Problem description: Every line below should be repeated exactly.

[Object modeling scripts]
((

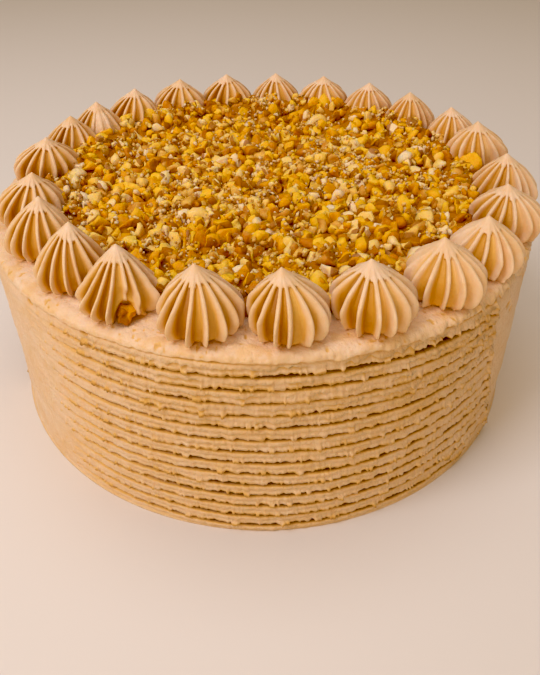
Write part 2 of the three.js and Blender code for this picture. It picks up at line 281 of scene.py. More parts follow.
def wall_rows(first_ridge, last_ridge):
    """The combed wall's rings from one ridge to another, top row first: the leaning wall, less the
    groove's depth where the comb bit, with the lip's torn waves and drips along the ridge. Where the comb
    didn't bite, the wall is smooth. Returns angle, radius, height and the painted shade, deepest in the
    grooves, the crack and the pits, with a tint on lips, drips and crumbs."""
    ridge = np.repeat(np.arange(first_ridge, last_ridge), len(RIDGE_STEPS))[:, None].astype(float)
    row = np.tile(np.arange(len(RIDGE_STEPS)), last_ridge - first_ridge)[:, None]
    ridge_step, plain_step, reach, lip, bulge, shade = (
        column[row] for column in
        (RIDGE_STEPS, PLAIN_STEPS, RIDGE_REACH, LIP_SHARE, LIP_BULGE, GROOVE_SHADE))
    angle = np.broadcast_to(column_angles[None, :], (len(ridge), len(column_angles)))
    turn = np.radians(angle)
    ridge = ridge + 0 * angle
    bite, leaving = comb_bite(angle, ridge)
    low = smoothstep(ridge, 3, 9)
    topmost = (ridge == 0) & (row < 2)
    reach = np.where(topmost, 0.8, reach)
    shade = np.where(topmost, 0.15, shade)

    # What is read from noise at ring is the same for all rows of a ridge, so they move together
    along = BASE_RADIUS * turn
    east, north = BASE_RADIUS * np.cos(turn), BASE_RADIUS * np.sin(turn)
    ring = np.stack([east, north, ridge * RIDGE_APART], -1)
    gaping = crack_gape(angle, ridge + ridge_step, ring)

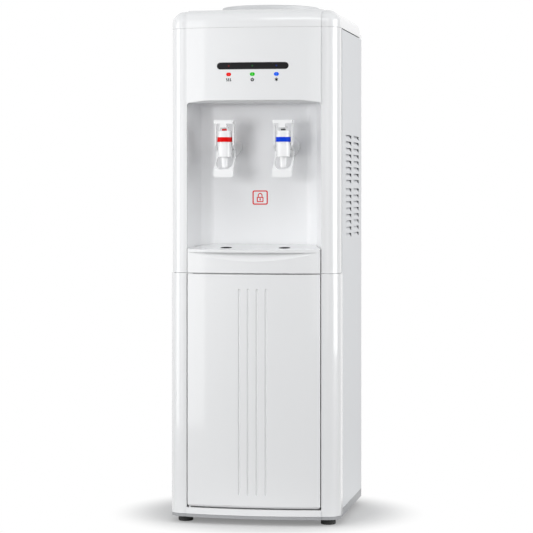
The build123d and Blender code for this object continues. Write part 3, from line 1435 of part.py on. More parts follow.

))

Solution to the problem:
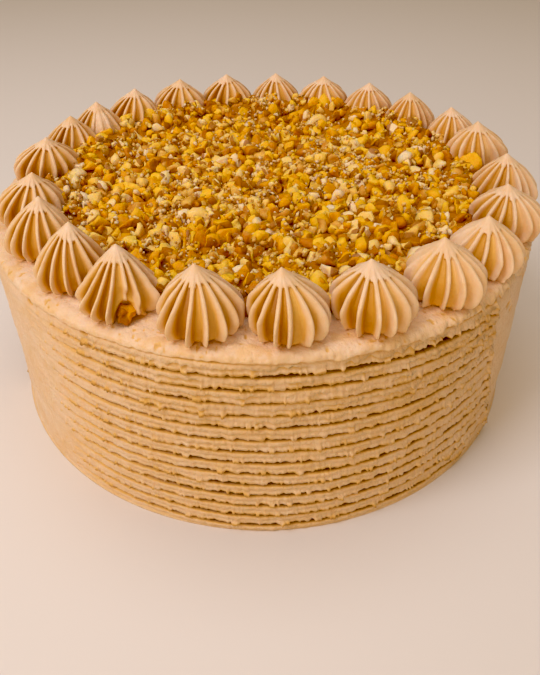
Write part 2 of the three.js and Blender code for this picture. It picks up at line 281 of scene.py. More parts follow.
def wall_rows(first_ridge, last_ridge):
    """The combed wall's rings from one ridge to another, top row first: the leaning wall, less the
    groove's depth where the comb bit, with the lip's torn waves and drips along the ridge. Where the comb
    didn't bite, the wall is smooth. Returns angle, radius, height and the painted shade, deepest in the
    grooves, the crack and the pits, with a tint on lips, drips and crumbs."""
    ridge = np.repeat(np.arange(first_ridge, last_ridge), len(RIDGE_STEPS))[:, None].astype(float)
    row = np.tile(np.arange(len(RIDGE_STEPS)), last_ridge - first_ridge)[:, None]
    ridge_step, plain_step, reach, lip, bulge, shade = (
        column[row] for column in
        (RIDGE_STEPS, PLAIN_STEPS, RIDGE_REACH, LIP_SHARE, LIP_BULGE, GROOVE_SHADE))
    angle = np.broadcast_to(column_angles[None, :], (len(ridge), len(column_angles)))
    turn = np.radians(angle)
    ridge = ridge + 0 * angle
    bite, leaving = comb_bite(angle, ridge)
    low = smoothstep(ridge, 3, 9)
    topmost = (ridge == 0) & (row < 2)
    reach = np.where(topmost, 0.8, reach)
    shade = np.where(topmost, 0.15, shade)

    # What is read from noise at ring is the same for all rows of a ridge, so they move together
    along = BASE_RADIUS * turn
    east, north = BASE_RADIUS * np.cos(turn), BASE_RADIUS * np.sin(turn)
    ring = np.stack([east, north, ridge * RIDGE_APART], -1)
    gaping = crack_gape(angle, ridge + ridge_step, ring)

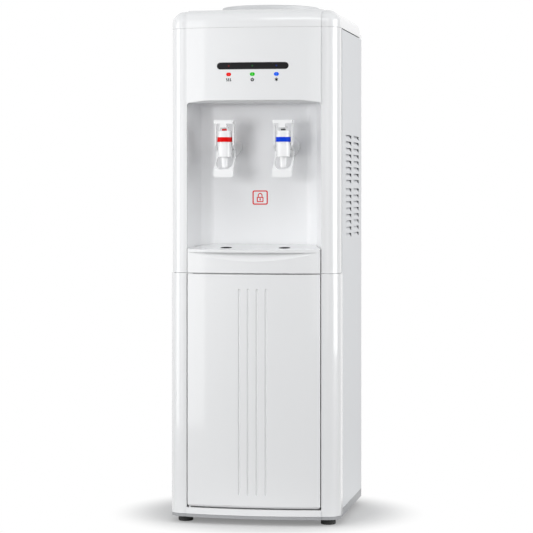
The build123d and Blender code for this object continues. Write part 3, from line 1435 of part.py on. More parts follow.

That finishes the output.